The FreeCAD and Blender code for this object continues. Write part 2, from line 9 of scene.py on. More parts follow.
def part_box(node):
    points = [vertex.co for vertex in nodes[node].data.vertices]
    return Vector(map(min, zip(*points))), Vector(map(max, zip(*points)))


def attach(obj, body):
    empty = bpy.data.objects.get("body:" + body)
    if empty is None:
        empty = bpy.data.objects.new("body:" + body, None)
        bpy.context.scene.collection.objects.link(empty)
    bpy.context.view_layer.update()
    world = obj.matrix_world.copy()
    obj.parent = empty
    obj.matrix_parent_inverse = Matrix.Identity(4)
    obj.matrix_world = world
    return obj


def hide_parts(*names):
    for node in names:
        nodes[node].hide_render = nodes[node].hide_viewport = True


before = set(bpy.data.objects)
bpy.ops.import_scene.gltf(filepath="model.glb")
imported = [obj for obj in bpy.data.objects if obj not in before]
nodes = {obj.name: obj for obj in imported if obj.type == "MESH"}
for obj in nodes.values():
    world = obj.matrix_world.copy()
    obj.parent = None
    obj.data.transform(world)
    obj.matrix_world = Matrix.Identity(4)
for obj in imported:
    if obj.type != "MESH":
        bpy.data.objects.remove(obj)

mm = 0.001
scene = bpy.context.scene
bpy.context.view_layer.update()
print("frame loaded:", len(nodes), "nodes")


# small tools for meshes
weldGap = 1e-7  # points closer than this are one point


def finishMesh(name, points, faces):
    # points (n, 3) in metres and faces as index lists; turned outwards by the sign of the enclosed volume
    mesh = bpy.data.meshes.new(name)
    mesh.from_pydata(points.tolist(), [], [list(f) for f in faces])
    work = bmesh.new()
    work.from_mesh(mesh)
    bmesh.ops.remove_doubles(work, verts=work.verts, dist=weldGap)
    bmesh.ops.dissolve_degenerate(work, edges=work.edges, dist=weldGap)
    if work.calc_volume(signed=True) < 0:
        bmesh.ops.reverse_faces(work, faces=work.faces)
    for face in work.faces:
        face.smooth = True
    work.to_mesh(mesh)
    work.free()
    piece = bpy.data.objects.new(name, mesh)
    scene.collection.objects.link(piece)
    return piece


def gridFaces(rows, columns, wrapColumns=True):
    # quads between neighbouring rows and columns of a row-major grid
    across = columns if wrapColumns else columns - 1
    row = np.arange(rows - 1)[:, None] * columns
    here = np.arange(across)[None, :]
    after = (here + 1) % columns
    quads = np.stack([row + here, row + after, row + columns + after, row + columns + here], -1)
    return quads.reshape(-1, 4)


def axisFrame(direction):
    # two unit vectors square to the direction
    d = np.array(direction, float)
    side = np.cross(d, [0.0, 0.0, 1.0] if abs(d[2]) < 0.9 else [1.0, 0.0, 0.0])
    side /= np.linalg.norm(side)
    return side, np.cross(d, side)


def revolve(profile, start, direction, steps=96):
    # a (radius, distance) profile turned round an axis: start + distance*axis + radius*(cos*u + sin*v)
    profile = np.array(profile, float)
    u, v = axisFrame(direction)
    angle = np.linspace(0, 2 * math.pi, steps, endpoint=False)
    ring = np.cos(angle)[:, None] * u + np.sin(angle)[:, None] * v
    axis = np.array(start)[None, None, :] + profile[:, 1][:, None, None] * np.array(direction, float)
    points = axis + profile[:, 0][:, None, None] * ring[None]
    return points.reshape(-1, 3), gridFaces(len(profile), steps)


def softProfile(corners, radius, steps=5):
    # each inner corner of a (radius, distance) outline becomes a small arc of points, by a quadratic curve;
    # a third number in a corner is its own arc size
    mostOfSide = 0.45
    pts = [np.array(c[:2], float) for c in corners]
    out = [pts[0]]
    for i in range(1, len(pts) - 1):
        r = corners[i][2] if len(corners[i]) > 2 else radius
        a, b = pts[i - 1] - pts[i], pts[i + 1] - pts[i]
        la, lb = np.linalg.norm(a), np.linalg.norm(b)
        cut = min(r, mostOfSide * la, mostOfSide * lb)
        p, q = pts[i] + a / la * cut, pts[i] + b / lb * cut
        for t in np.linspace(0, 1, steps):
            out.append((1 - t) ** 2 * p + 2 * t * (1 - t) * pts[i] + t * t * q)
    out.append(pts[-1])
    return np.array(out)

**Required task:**
Only the lines from the one containing "nodes[node].hide_render = nodes[node].hide_viewport" through the one containing "imported = [obj" are to be reproduced, exactly as they appear.

**Task output:**
        nodes[node].hide_render = nodes[node].hide_viewport = True


before = set(bpy.data.objects)
bpy.ops.import_scene.gltf(filepath="model.glb")
imported = [obj for obj in bpy.data.objects if obj not in before]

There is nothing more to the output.